The only solution is to stop the EU level power grab by formally restricting what the EU can do and to make sure member states remain where most of the power lies.

The US have that. The EU does not so as time passes the EU's power keeps creeping up.

rbehrends 3 days ago | parent | next [-]

> The EU does not so as time passes the EU's power keeps creeping up.

Actually, the EU has the same concept of enumerated powers (called "competences" in the case of the EU). They are listed in articles 2-6 TFEU [1]. You may argue over whether the EU has too many competences or (in some areas) too little, but it's the same principle. The EU cannot legislate outside areas where power has been expressly conferred to it by the treaties.

This is in fact one point of contention over the "chat control" legislation. It is supposed to be enacted under the "internal market" competence, but similar to the US commerce clause, there is a legal debate over whether that competence is actually sufficient to enable such legislation or whether it is legal cover for encroachment on competences reserved to the member states.

This would of course be up to the ECJ to decide, just as the US Suprement Court would have to decide if any given US federal legislation is covered by the commerce clause.

In addition, there is the Charter of Fundamental Rights, and the ECJ could also strike down EU legislation (as it has done before) if it violates the rights protected by the Charter.

[1] https://en.wikisource.org/wiki/Consolidated_version_of_the_T...

mytailorisrich 3 days ago | parent [-]

One key tool of power creep are those very treaties. Let's do one more treaty and had things in the small prints. Of course the member states drafted and agreed to those and that's why pressure should be on governments to stop hand over the keys to Brussels.

That's in addition to the constant Commission push for more power and they often overstep their role... We're seeing clearly on issues like Ukraine and, lately Israel.

rbehrends 3 days ago | parent [-]

> Of course the member states drafted and agreed to those and that's why pressure should be on governments to stop hand over the keys to Brussels.

What specific example are you thinking of where additional power was handed to Brussels through an amendment of the treaties?

> That's in addition to the constant Commission push for more power...

If you are worried about the executive trying to expand its power (and something that should be kept in check), may I suggest that the US is not actually a great example right now for how to avoid that?

boxed 3 days ago | parent | prev | next [-]

The US has that in theory, just like the limits on the president. But in practice the US has been centralizing power since the start, and the EU has a looooong way to go to come even close.

saubeidl 3 days ago | parent | prev | next [-]

This feels like a recipe for dysfunction and more paralysis.

The reason nothing gets done in the EU is because the power is too decentralized and we're not all pulling in the same direction.

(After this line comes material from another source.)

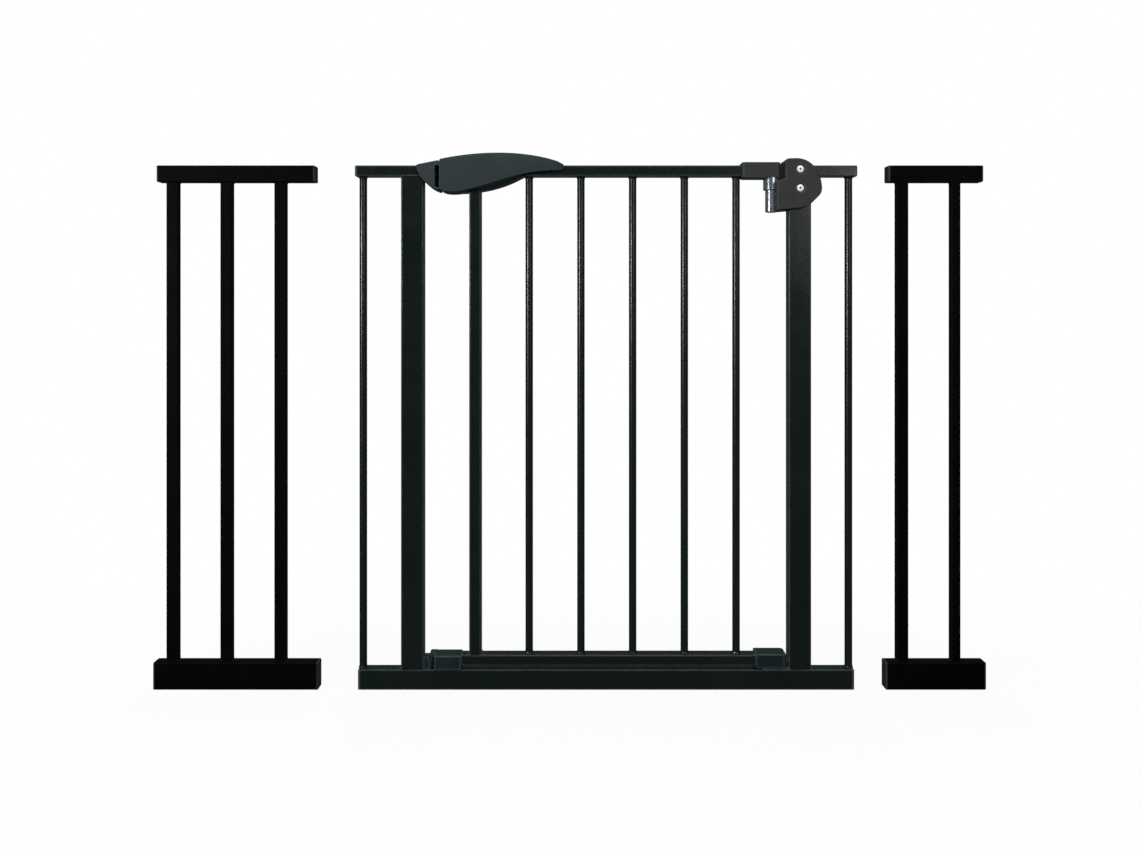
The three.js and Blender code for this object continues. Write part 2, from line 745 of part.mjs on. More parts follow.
// ---- Slide latch: thumb button, bolt and the leaf spring that holds the bolt where it is put ----
function thumbButton() {
  const slope = 0.11; // the pad's top follows the handle
  const base = padFloor + fit;
  const thickness = 2.6;
  const ridge = 1.5;
  const ridgeWidth = 2.4;
  const top = (x) => base + thickness + slope * (x - padStart);
  const outline = new THREE.Shape();
  outline.moveTo(padStart, base);
  outline.lineTo(padStart + padLength, base);
  const ridges = 4;
  const step = (padLength - ridgeWidth) / (ridges - 1);
  for (let i = ridges - 1; i >= 0; i--) {
    const x = padStart + i * step;
    outline.lineTo(x + ridgeWidth, top(x + ridgeWidth));
    outline.lineTo(x + 0.7 * ridgeWidth, top(x) + ridge);
    outline.lineTo(x + 0.3 * ridgeWidth, top(x) + ridge);
    outline.lineTo(x, top(x));
  }
  outline.closePath();
  const pad = plate(outline, -8.4, 8.4);
  const stem = block([stemStart, -stemHalfDepth, boltTop], [stemEnd, stemHalfDepth, base + 1]);
  return pad.add(stem);
}

function buildLatch() {
  const group = new THREE.Group();
  const tip = handleX - 0.4;
  const outline = new THREE.Shape();
  outline.moveTo(tip, boltBottom + 1.5).lineTo(tip + 1.5, boltBottom).lineTo(tip + boltLength, boltBottom);
  outline.lineTo(tip + boltLength, boltTop).lineTo(tip + 1.5, boltTop).lineTo(tip, boltTop - 1.5);
  outline.closePath();
  const thumb = new THREE.Group();
  thumb.add(mesh("thumb_button", thumbButton(), gripPlastic));
  thumb.add(mesh("latch_bolt", plate(outline, -boltHalfDepth, boltHalfDepth), zinc));

  const strip = 0.5;
  const floor = railBottom + tubeWall;
  const rise = boltBottom - floor - strip - fit;
  const start = handleX + 8;
  const length = 30;
  const leaf = new THREE.Shape();
  leaf.moveTo(start, floor);
  leaf.lineTo(start + 4, floor);
  leaf.quadraticCurveTo(start + length / 2, floor + 2 * rise, start + length - 4, floor);
  leaf.lineTo(start + length, floor);
  leaf.lineTo(start + length, floor + strip);
  leaf.lineTo(start + length - 4, floor + strip);
  leaf.quadraticCurveTo(start + length / 2, floor + 2 * rise + strip, start + 4, floor + strip);
  leaf.lineTo(start, floor + strip);
  leaf.closePath();
  group.add(thumb, mesh("detent_spring", plate(leaf, -5, 5), springSteel));
  return group;
}

// ---- Extension panels ----
// side is -1 for the panel left of the gate and 1 for the one right of it.
function buildPanel(name, panel, side) {
  const group = new THREE.Group();
  const { gap, bottomLength, topInset, barWidths, barStep, barShift } = panel;
  const bottomTube = bottomLength - 2 * flange;
  const topTube = bottomTube - 2 * topInset;
  const near = side * (sillHalf + flange + gap);
  const bottomStart = side < 0 ? near + flange - bottomLength : near + flange;
  const topStart = bottomStart + topInset;
  const bottomMiddle = panelBottomRail / 2;
  const topMiddle = gateHeight - panelTopRail / 2;
  const barLength = gateHeight - panelTopRail - panelBottomRail;
  const middle = bottomStart + bottomTube / 2;
  const firstBar = middle + barShift - 0.5 * barStep * (barWidths.length - 1);

  const bottomRail = railTube(panelBottomRail, bottomTube);
  const topRail = railTube(panelTopRail, topTube);
  group.add(mesh(name + "_bottom_rail", bottomRail, panelPaint, bottomStart, 0, bottomMiddle));
  group.add(mesh(name + "_top_rail", topRail, panelPaint, topStart, 0, topMiddle));
  barWidths.forEach((width, i) => {
    const bar = uprightTube(width, panelBarDepth, barLength);
    group.add(mesh(name + "_bar_" + (i + 1), bar, panelPaint, firstBar + i * barStep, 0, panelBottomRail));
  });
  const rails = [
    ["lower", panelBottomRail, bottomStart, bottomTube, bottomMiddle],
    ["upper", panelTopRail, topStart, topTube, topMiddle],
  ];
  for (const [level, height, start, length, z] of rails) {
    for (const end of [-1, 1]) {
      const atWall = end === side;
      const label = name + "_" + level + (atWall ? "_wall_plug" : "_gate_plug");
      const plug = mesh(label, endPlug(height, atWall), plugPlastic, end < 0 ? start : start + length, 0, z);
      plug.rotation.z = end < 0 ? Math.PI : 0;
      group.add(plug);
    }
  }
  return group;
}

// ---- The whole kit ----
const gate = new THREE.Group();
gate.add(buildFrame(), buildCatch(), buildBottomLug(), buildUpperHinge(), buildLowerBracket());
gate.add(buildHingePins(), buildDoor(), buildHandle(), buildLatch());
gate.add(buildPanel("left_panel", leftPanel, -1), buildPanel("right_panel", rightPanel, 1));

export default gate;
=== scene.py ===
"""Looks of the walk-through safety gate and its two extension panels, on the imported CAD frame."""

import json
import math
import random

import bmesh
import bpy
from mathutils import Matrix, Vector


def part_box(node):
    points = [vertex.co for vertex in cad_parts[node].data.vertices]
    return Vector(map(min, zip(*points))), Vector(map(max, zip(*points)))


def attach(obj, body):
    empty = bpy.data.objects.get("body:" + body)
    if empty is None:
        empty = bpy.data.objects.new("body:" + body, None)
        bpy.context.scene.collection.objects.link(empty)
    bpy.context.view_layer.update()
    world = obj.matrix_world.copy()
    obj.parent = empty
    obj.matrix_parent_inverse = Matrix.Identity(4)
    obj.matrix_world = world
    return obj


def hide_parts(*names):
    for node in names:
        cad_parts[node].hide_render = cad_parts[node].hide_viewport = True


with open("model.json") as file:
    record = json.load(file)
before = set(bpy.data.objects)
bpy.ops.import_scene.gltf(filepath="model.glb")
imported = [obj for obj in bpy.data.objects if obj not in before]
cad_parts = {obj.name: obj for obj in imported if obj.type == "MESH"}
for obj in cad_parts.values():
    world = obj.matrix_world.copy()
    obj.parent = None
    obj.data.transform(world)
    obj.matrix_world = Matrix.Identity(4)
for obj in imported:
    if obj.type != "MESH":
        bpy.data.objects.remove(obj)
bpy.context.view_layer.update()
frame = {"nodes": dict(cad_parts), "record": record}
MM = 0.001  # a millimetre in the scene's metres
FULL_TURN = 2 * math.pi
QUARTER_TURN = math.pi / 2
PHASE_RANGE = 6.28  # random phases are drawn from about one full turn
random.seed(7)


# ---------------------------------------------------------------- what the frame says


def box_of(node):
    """A node's lowest and highest corner in millimetres."""
    low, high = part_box(node)
    return [v / MM for v in low], [v / MM for v in high]


def round_about_y(node):
    """Middle (x, z) and radius, in millimetres, of a node that is round about Y."""
    low, high = box_of(node)
    return (low[0] + high[0]) / 2, (low[2] + high[2]) / 2, (high[0] - low[0]) / 2


def hinge_axis_x():
    """Where the door's upright hinge axis stands, in millimetres."""
    joints = frame["record"]["behaviour"]["joints"]
    return next(joint["pos_m"][0] for joint in joints if joint["name"] == "door_swing") / MM


SLOT_OF = {part["node"]: part["material_slot"] for part in frame["record"]["subparts"]}
BODY_OF = {n: body for body, names in frame["record"]["behaviour"]["bodies"].items() for n in names}
GATE_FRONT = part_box("bottom_rail")[0][1]
GATE_TOP = box_of("left_top_stub")[1][2]
POST_FACE_LEFT = box_of("left_post")[1][0]
POST_FACE_RIGHT = box_of("right_post")[0][0]
HINGE_X = hinge_axis_x()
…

We're getting stuck in petty national interests instead of the European cause.

The fix is the exact opposite - take power from the nation states and centralize it in the EU. There's a reason the US became a single country and not loosely associated states.

inglor_cz 3 days ago | parent | next [-]

"the European cause."

Plenty of Europeans, including me, disagree with you on the very existence of a "European cause".

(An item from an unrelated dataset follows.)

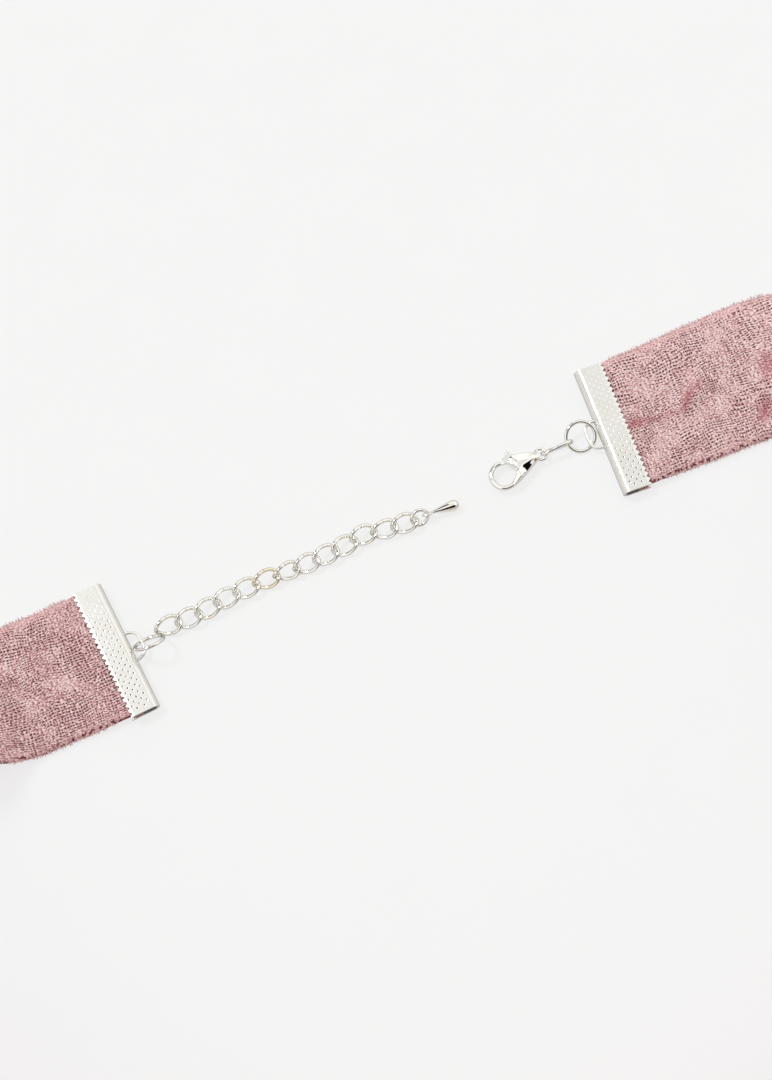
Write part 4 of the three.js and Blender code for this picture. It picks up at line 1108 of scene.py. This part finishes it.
lever_face = HOOK_OPENING - math.degrees(LEVER_GAP / hook_radius)
lever_outline = arc((0, 0), inner, lever_face, lever_face, 1)
lever_outline += [(a * CLASP_LENGTH, b * CLASP_WIDTH) for a, b in LEVER_INNER]
lever_outline += arc(PIVOT, LEVER_END, -115, 52, 14)
lever_outline += [(a * CLASP_LENGTH, b * CLASP_WIDTH) for a, b in LEVER_OUTER]
lever_outline += arc((0, 0), inner + HOOK_WIRE, lever_face, lever_face, 1)
lever_blank = slab_mesh("lever_blank", lever_outline, LEVER_THICK)
lever_mesh = fused("clasp_lever_casting", [cut(lever_blank, [slab_mesh("lever_bore", pin_hole, 2 * CLASP_THICK)])], 5)
for point in lever_mesh.vertices:
    point.co.z *= min(LEVER_TIP + LEVER_GAIN * (point.co.x - hook_radius / 4), 1.0)
pin_rings = []
for height_share, wide in PIN_OUTLINE:
    for angle in 2 * math.pi * np.arange(PIN_SIDES) / PIN_SIDES:
        spot = PIVOT + wide * PIN_WIDTH / 2 * np.array((math.cos(angle), math.sin(angle)))
        pin_rings.append((*spot, height_share * PIN_LENGTH / 2))
pin_mesh = closed_mesh("lever_rivet", pin_rings, tube_faces(len(PIN_OUTLINE), PIN_SIDES))

pin_middle = sum(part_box("lever_pin"), Vector()) / 2
clasp_place = Matrix.Translation(pin_middle) @ Matrix.Rotation(CLASP_TURN, 4, "Z") @ Matrix.Scale(MM, 4)
clasp_place = clasp_place @ Matrix.Translation((-PIVOT[0], -PIVOT[1], 0))
clasp_finish = plate_named("clasp_metal", (0.97, 0.965, 0.935, 1), 0.15, 0.04, 0.03, 0.000006, 0.3)
lever_finish = plate_named("lever_metal", (0.97, 0.965, 0.94, 1), 0.15, 0.16, 0.06, 0.00001)
pin_finish = plate_named("pin_metal", (0.90, 0.90, 0.885, 1), 0.2, 0.12, 0.08, 0.00001)
for piece_name, mesh, finish, node_name, body, slot in (
        ("clasp_casting", body_mesh, clasp_finish, "clasp_body", "choker", "clasp_metal"),
        ("clasp_lever_casting", lever_mesh, lever_finish, "clasp_lever", "lever", "lever_metal"),
        ("lever_rivet", pin_mesh, pin_finish, "lever_pin", "choker", "pin_metal")):
    mesh.transform(clasp_place)
    piece = placed(piece_name, mesh, finish)
    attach(piece, body)
    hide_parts(node_name)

"There's a reason the US became a single country and not loosely associated states."

I don't want federal EU, many others don't either. At least hold a referendum before running your fix. I suspect that most member countries would vote against being reduced to provinces of a centralized state.

saubeidl 3 days ago | parent [-]

You will be reduced to provinces of a centralized state anyways, seeing the CZ in your name. The only question is if the capital would be Brussels or Moscow.

We don't have the luxury of waiting for endless referenda. The enemy's at the gates.

inglor_cz 3 days ago | parent [-]

This sort of false dichotimes was peddled to us in the 1940s already. Choose Berlin or Moscow.

Let us say that I don't consider your prophecy very accurate. Czechia, in some form, exists for about 1100 years. The EU probably won't match that record.

As for the Russians, molon labe, and I wouldn't count on Brussels to help us efficiently in such situations, if they cannot even enforce law in local Arab neighbourhoods.

Even today, the southwestern part of Europe is mostly obsessed with Gaza and I have to remind my Spanish and Italian colleagues that there is an actual shooting war on this very continent.

saubeidl 3 days ago | parent [-]

Czechia was an Austrian province until very recently.

inglor_cz 3 days ago | parent [-]

Czechia was a constituent kingdom in a sui generis hodgepodge monarchy consisting of many kingdoms. Not the same as province.

That said, we gained sovereignty and precisely because we still remember being treated as subordinates, we don't want to lose it again to another hodgepodge.

There won't be a federal EU, live with it. The optimal time for federalists has passed, and people are more distrustful of centralization than ever before. Not just because of naked power grab attempts like Chat Control, which would perfectly fit into China, but not to a continent where multiple constitutions forbid this sort of mass surveillance.

You may find it funny, but people actually fought and died for freedom of their nations, and their legacy won't be disposed of just because the Brussels bosses would find it practical in their quest for more power and money.

nickslaughter02 3 days ago | parent | prev [-]

> The reason nothing gets done in the EU is because the power is too decentralized and we're not all pulling in the same direction.

Look at what EU wants to do. I would be glad if nothing got done but unfortunately a lot of their horrible regulations do and Europeans suffer for it.

> The fix is the exact opposite - take power from the nation states and centralize it in the EU.

No.

immibis 3 days ago | parent | prev [-]

The EU is not sovereign. Member countries can just outright ignore EU law (see: Hungary or the former UK) and the only recourses are civil things like issuing declarations, withholding payments, crossing them off treaties, or kicking them out of the EU. There are no EU police that can be involuntarily forced on a country the same way the USA can send armed federal police or military into its states. Doing anything like that would be a declaration of war.

A state is a monopoly on violence and EU member states overwhelmingly control their own.